Many of you may remember that the recent Tory idea of being able to dismiss someone without any fault was mooted and dismissed by Parliament late last year. Against that background we now have Settlement Agreements, and ACAS has published its draft guidance on them; it is useful to consider what they are and how they will work.
First, what are they? Well, they’re the successor to the compromise agreement, and they will be one of the ways in which a contract of employment may be terminated but where an employee agrees to waive their employment rights and not pursue a claim against their employer. Largely the same rules apply as with compromise agreements, so that they will still: be in writing, set out specific complaints or proceedings which are being settled or waived, require the employee receive independent legal advice, and the advisor must be named and have in place an appropriate policy of professional indemnity insurance covering any loss sustained as a result of the advice provided, and the agreement must confirm that it complies with the Settlement Agreement rules. Like Compromise Agreements, Settlement Agreements are voluntary and one party cannot force the other to sign the agreement.

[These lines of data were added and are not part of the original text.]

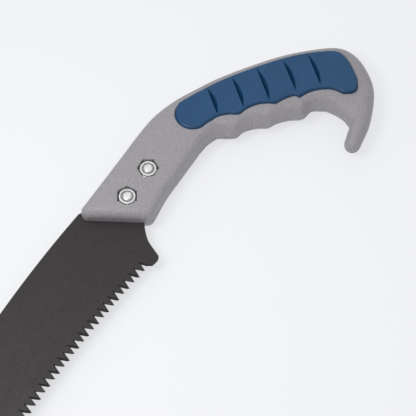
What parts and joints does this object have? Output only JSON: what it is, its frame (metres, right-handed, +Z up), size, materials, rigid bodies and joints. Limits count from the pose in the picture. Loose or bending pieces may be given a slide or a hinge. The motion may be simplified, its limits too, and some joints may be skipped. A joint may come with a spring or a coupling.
{
  "type": "pruning hand saw",
  "caption": "Fixed-blade pruning hand saw with a curved toothed blade bolted between two moulded handle halves with grip inlays and an end hook.",
  "frame": {"origin": "bottom centre of the whole saw's box, on the surface it lies on", "axes": "+X along the saw from the blade's nose to the hook, +Y towards the back of the blade with the teeth towards -Y, +Z up out of the handle half that holds the lock nuts"},
  "size_m": [0.5232, 0.1171, 0.0224],
  "materials": {
    "blade_coating": "matte",
    "handle_plastic": "fine moulded texture",
    "grip_plastic": "satin gloss",
    "zinc_steel": "bright zinc plate",
    "insert_nylon": "smooth"
  },
  "bodies": {
    "root": {"saw_blade": "blade_coating", "upper_handle_half": "handle_plastic", "lower_handle_half": "handle_plastic", "upper_grip_inlay": "grip_plastic", "lower_grip_inlay": "grip_plastic", "front_blade_bolt": "zinc_steel", "rear_blade_bolt": "zinc_steel", "front_bolt_washer": "zinc_steel", "rear_bolt_washer": "zinc_steel", "front_lock_nut": "zinc_steel", "rear_lock_nut": "zinc_steel", "front_nut_insert": "insert_nylon", "rear_nut_insert": "insert_nylon", "front_grip_screw": "zinc_steel", "middle_grip_screw": "zinc_steel", "rear_grip_screw": "zinc_steel"}
  },
  "joints": []
}
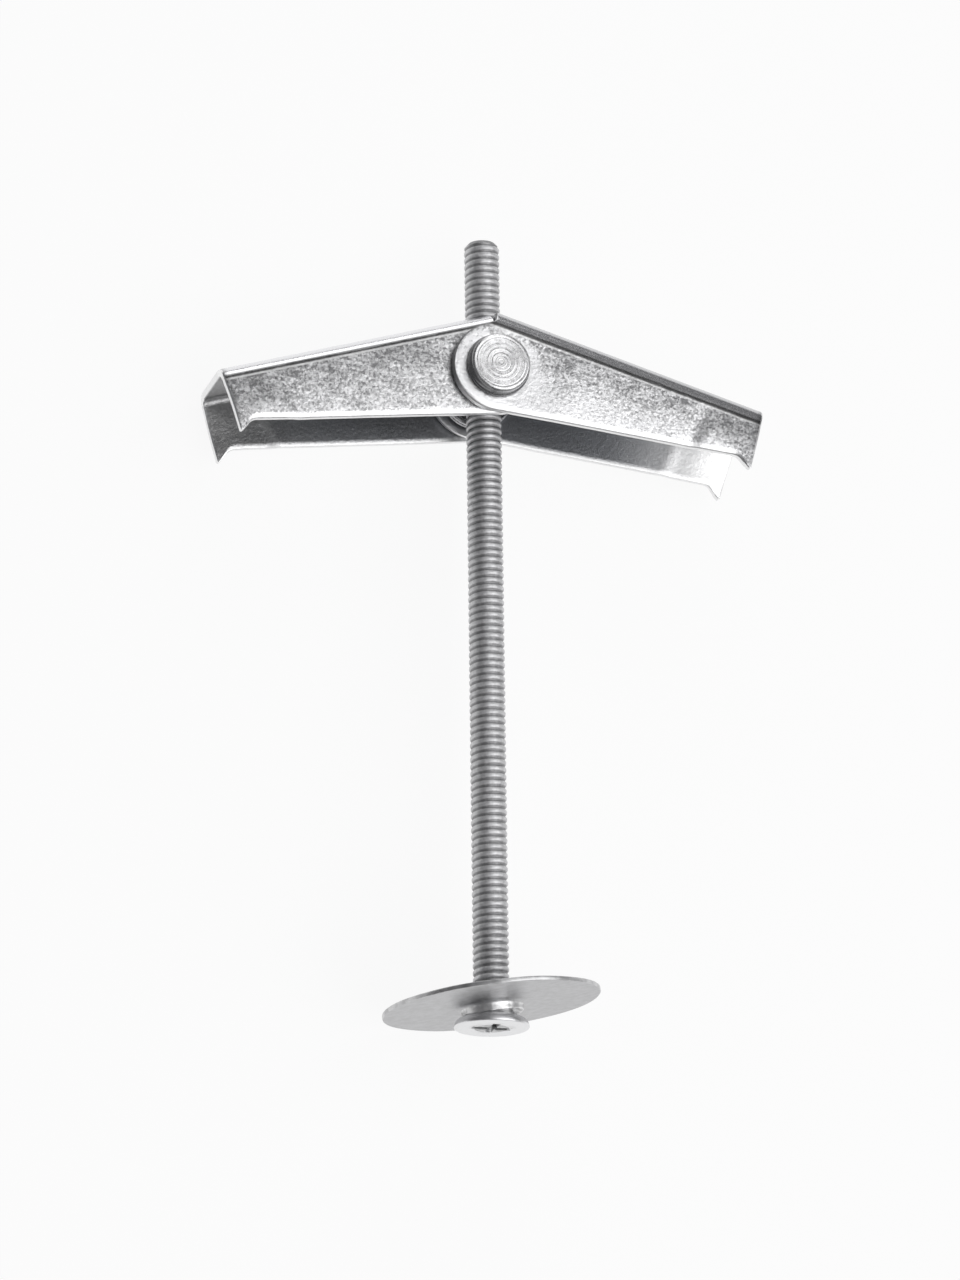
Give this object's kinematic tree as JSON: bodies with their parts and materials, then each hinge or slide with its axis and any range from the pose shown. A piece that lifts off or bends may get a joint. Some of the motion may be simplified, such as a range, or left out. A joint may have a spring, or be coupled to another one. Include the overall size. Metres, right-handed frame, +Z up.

So, where’s the difference with the present regime? Well other than the name, the main difference arises from the manner in which they are presented. A Compromise Agreement requires a pre-existing dispute which it must settle, a Settlement Agreement does not, and it may be used to terminate employment where no prior dispute has arisen.
Further, the new Settlement Agreements shall be subject to different rules when they are discussed; they go beyond the without prejudice rule in that the discussion about them cannot be brought up in evidence in unfair dismissal claims, unless there is a degree of “Improper Behaviour” this includes any form of harassment, bullying or discriminatory behaviour, the use of offensive words or aggressive behaviour, any victimisation, any physical assault or threat thereof, or placing undue pressure on the other party by refusing a reasonable time frame, indicating that failure to accept the agreement will lead to dismissal, or to attempts made to damage an employer’s reputation or standing. It follows that the rules relating to the inadmissibility of these discussions are slightly wider than their “without prejudice” cousins, and potentially useful to employers.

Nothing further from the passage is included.